Exercise: Compare the numba
and numpy
versions of CFD code on a 512 x 512 grid (scale factor of 16) and with 10000 Jacobi iterations#
Sample timing output from numba
parallel version:
2D CFD Simulation
=================
Scale factor = 16
Iterations = 10000
Initialisation took 0.00142s
Grid size = 512 x 512
Starting main Jacobi loop...
...finished
Calculation took 23.12356s
Sample timing output from numpy
serial version:
2D CFD Simulation
=================
Scale factor = 16
Iterations = 10000
Initialisation took 0.00133s
Grid size = 512 x 512
Starting main Jacobi loop...
...finished
Calculation took 49.91595s
We get a speed up of approx 2. Experiment to see if there are further improvements in speed-up using a finer grid and/or by increasing the number of Jacobi iterations
Concluding remarks#
Just-in-time compilation is not a guaranteed panacea for accelerating scientific codes. The potential speed-up that can be achieved depends on a number of factors such as the nature of floating point operations used, the library methods used within the function to be compiled etc. This requires further investigation on the part of the user to determine a reasonable trade-off between pace of development vs runtime performance.

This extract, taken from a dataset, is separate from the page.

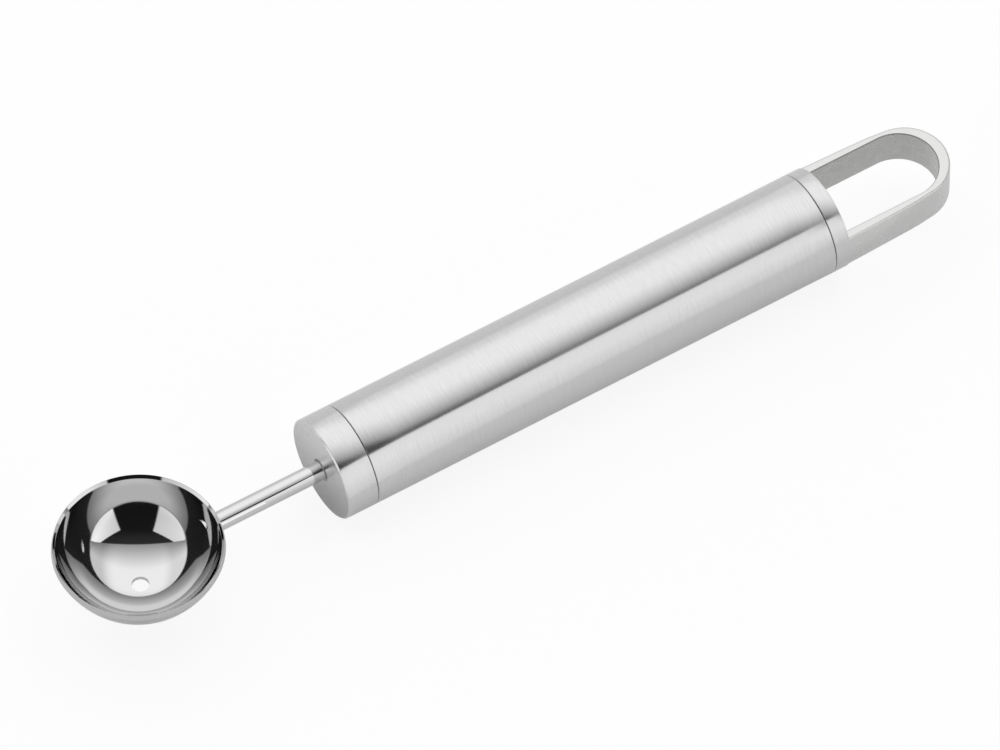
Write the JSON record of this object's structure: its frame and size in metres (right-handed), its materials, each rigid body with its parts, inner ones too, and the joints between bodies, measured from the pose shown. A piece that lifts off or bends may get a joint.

There exist various other approaches to accelerate scientific python codes. This includes distributing computations over many computational nodes using the MPI protocol and mpi4py
library, performing distributed task/data parallelism/pipelining using the dask
library, exploring concurrency and multithreading using joblib
, offloading computationally intensive functions as kernels to dedicated accelerator hardware such as GPUs and FPGAs using libraries such as dace
etc.